Kevin Mayer : C'est plus que de la compréhension, c'est de l'inquiétude partagée. J'ai peur pour l'avenir du sport français. J'ai toujours eu l'impression qu'on voulait des grands sportifs mais qu'on n'en donnait pas les moyens. Ce qui se passe en ce moment me donne un peu raison. (...) On a réussi à avoir les Jeux olympiques [à Paris en 2024]. Pour moi, c'est un investissement. A travers le sport, il y a plein de valeurs que l'on peut véhiculer, et je n'arrive pas à comprendre le but de baisser les moyens alors qu'on vient d'avoir les JO. C'est antinomique avec le fait d'avoir bataillé pendant tant d'années pour les avoir. On peut enfin faire grandir une génération pour avoir énormément de résultats à Paris 2024 et que ça serve ensuite à notre société française. C'est à ce moment-là qu'on baisse le budget.

Qu'apportent les conseillers techniques et sportifs, dont l'organisation sera revue, sachant que Bertrand Valcin, votre entraîneur, en est un ?

La formation des athlètes et des coaches. Si, dans les associations sportives et les clubs, il n'y a pas un coach qui peut former d'autres coaches, on n'aura plus de formation pour les jeunes athlètes. Ce sera réservé au secteur privé, qui n'est malheureusement accessible qu'aux personnes aisées. Je ne sais pas si vous avez remarqué mais la plupart de nos sportifs ne viennent pas de milieux aisés. On le voit dans le football et beaucoup d'autres sports. C'est ce qui va nous manquer. J'ai peur d'une génération où il y aura toujours des sportifs de haut-niveau mais avec une densité qui baissera de 50%. (...) Je sais que c'est de l'argent, un investissement, mais à un moment donné il faut aussi se demander dans quoi on veut investir. Si on ne veut plus investir dans l'activité sportive et qu'on laisse les gens dans leur canapé, je ne sais pas à quoi va ressembler le monde. (...) [Si mon entraîneur n'était pas financé par l'État], je pourrais le payer parce que j'ai fait des bons résultats mais ceux qui sont dans en passe de pouvoir faire des bons résultats, comment peuvent-ils payer leur entraîneur ? Ils n'ont pas encore fait de bons résultats donc n'ont pas encore eu d'apports financiers pour le payer. Il n'y aura que les sportifs déjà bons qui pourront payer leur coach.

Estimez-vous que la France est à la traîne ?

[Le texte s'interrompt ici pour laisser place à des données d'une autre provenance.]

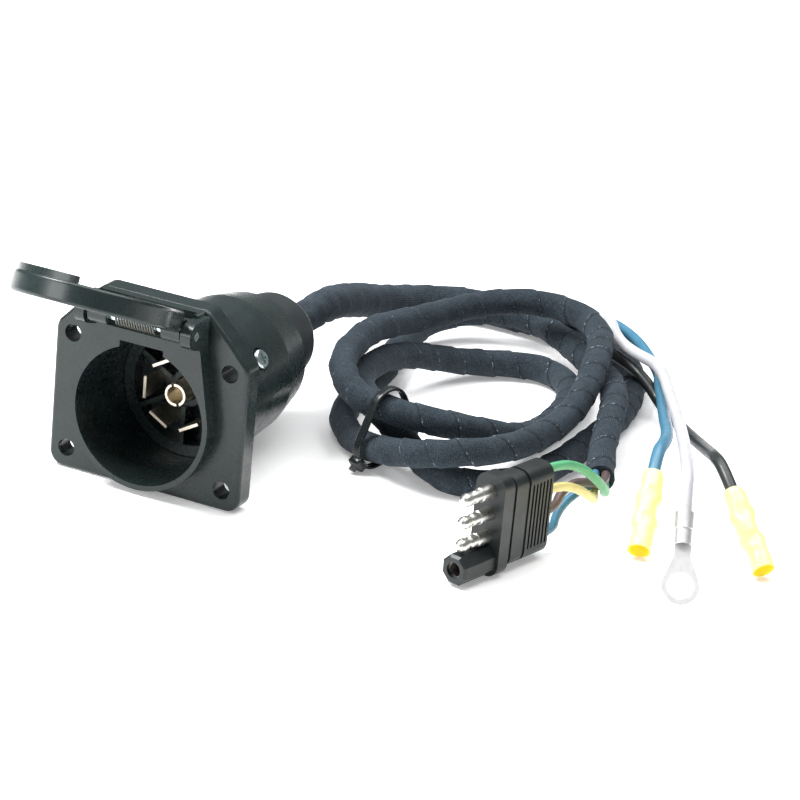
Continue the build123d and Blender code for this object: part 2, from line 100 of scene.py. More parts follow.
# ---- cord routes: (x, y, height of the centre line above the floor) ------------------------
TRUNK = [
    (0.001, 0.0815, 0.029), (0.001, 0.099, 0.029), (-0.001, 0.12, 0.0285), (-0.0045, 0.142, 0.0225),
    (-0.0075, 0.164, 0.016), (-0.0085, 0.184, 0.0095), (-0.002, 0.201, 0.0065), (0.012, 0.2105, 0.0065),
    (0.027, 0.212, 0.0065), (0.041, 0.212, 0.0065),
]
BRANCH = [
    (0.055, 0.211, 0.0052), (0.068, 0.211, 0.0052), (0.083, 0.199, 0.005), (0.095, 0.182, 0.005),
    (0.102, 0.161, 0.005), (0.106, 0.138, 0.005), (0.1065, 0.116, 0.005), (0.106, 0.095, 0.005),
    (0.1045, 0.077, 0.005), (0.1, 0.063, 0.005), (0.0915, 0.054, 0.005), (0.0795, 0.0525, 0.005),
    (0.066, 0.061, 0.0065), (0.0525, 0.069, 0.0115), (0.0395, 0.076, 0.0152), (0.03, 0.087, 0.0156),
    (0.025, 0.103, 0.0156), (0.026, 0.121, 0.015), (0.031, 0.137, 0.0115), (0.038, 0.151, 0.007),
    (0.0475, 0.163, 0.005), (0.059, 0.169, 0.005), (0.071, 0.1675, 0.005), (0.08, 0.158, 0.005),
    (0.086, 0.143, 0.005), (0.0885, 0.125, 0.005), (0.089, 0.107, 0.006), (0.088, 0.09, 0.0095),
    (0.082, 0.0745, 0.0155), (0.0705, 0.0635, 0.019), (0.055, 0.06, 0.0205), (0.041, 0.0615, 0.022),
    (0.0315, 0.07, 0.025), (0.0255, 0.083, 0.0263), (0.0225, 0.099, 0.0263), (0.0215, 0.115, 0.0262),
    (0.024, 0.132, 0.024), (0.029, 0.149, 0.023), (0.035, 0.165, 0.0235), (0.0435, 0.178, 0.024),
    (0.055, 0.1855, 0.0235), (0.068, 0.186, 0.023), (0.0795, 0.178, 0.0225), (0.088, 0.163, 0.0225),
    (0.094, 0.145, 0.0234), (0.099, 0.126, 0.021), (0.102, 0.106, 0.0175), (0.1025, 0.087, 0.017),
    (0.1005, 0.07, 0.017), (0.094, 0.056, 0.017), (0.0825, 0.048, 0.016), (0.0685, 0.047, 0.0125),
    (0.054, 0.054, 0.008), (0.04, 0.0645, 0.005), (0.0295, 0.077, 0.005), (0.024, 0.092, 0.005),
    (0.0225, 0.109, 0.005), (0.02, 0.127, 0.005), (0.016, 0.144, 0.0055), (0.0125, 0.161, 0.0065),
    (0.0135, 0.178, 0.0085), (0.022, 0.192, 0.0105), (0.0355, 0.1985, 0.0115), (0.0505, 0.1975, 0.011),
    (0.064, 0.19, 0.0095), (0.076, 0.18, 0.0085), (0.088, 0.167, 0.0095), (0.098, 0.15, 0.0143),
    (0.108, 0.13, 0.0162), (0.114, 0.111, 0.0155), (0.119, 0.093, 0.012), (0.1265, 0.0745, 0.01),
]
BLUE_WIRE = [
    (0.055, 0.2164, 0.0118), (0.066, 0.2164, 0.0118), (0.077, 0.2117, 0.0115), (0.0875, 0.2027, 0.011),
    (0.0971, 0.1905, 0.0105), (0.106, 0.1765, 0.0115), (0.112, 0.1613, 0.0136), (0.118, 0.1489, 0.0136),
    (0.124, 0.1351, 0.0148), (0.13, 0.1211, 0.0168), (0.1359, 0.1076, 0.0194), (0.141, 0.0939, 0.0224),
    (0.1446, 0.082, 0.0249), (0.1457, 0.0735, 0.025), (0.1478, 0.0663, 0.02),
]
WHITE_WIRE = [
    (0.055, 0.212, 0.0135), (0.066, 0.212, 0.0135), (0.0754, 0.2029, 0.0169), (0.0831, 0.1875, 0.0181),
    (0.0919, 0.1754, 0.0189), (0.1003, 0.1696, 0.019), (0.1075, 0.1665, 0.0188), (0.1146, 0.1577, 0.0186),
    (0.1232, 0.1407, 0.0196), (0.1324, 0.1226, 0.0216), (0.1412, 0.104, 0.024), (0.1485, 0.0878, 0.0265),
    (0.1555, 0.0718, 0.029), (0.162, 0.0563, 0.0312), (0.167, 0.0442, 0.032), (0.1688, 0.0397, 0.0302),
    (0.1712, 0.0344, 0.0233),
]
BLACK_WIRE = [
    (0.055, 0.2076, 0.0118), (0.064, 0.2076, 0.0118), (0.0718, 0.1982, 0.0121), (0.0798, 0.1868, 0.0127),
    (0.0885, 0.1771, 0.0138), (0.0979, 0.1708, 0.0136), (0.1063, 0.1672, 0.0096), (0.1124, 0.1636, 0.0054),
    (0.1206, 0.1545, 0.005), (0.1303, 0.141, 0.0072), (0.1394, 0.1267, 0.0106), (0.1472, 0.1132, 0.0144),
    (0.1535, 0.101, 0.0182), (0.1588, 0.09, 0.022), (0.1634, 0.0803, 0.0252), (0.1683, 0.0741, 0.0252),
    (0.1743, 0.069, 0.02),
]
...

On est totalement à la traîne, du point de vue de l'éducation. Le sportif n'est pas du tout assez mis en avant dans les universités, même à partir de l'école primaire. Il faudrait encourager les enfants à avoir des résultats. Bien sûr, le plus important c'est de participer, mais les résultats amènent des participants. (...) C'est une manière de faire, un certain engouement qu'il n'y a pas dans le sport français alors qu'il existe dans les autres pays. Aux États-Unis, même s'ils ont des défauts, l'engouement universitaire autour du sport est tellement énorme qu'il ne faut pas se demander pourquoi ils ont plus de résultats que nous dans le sport.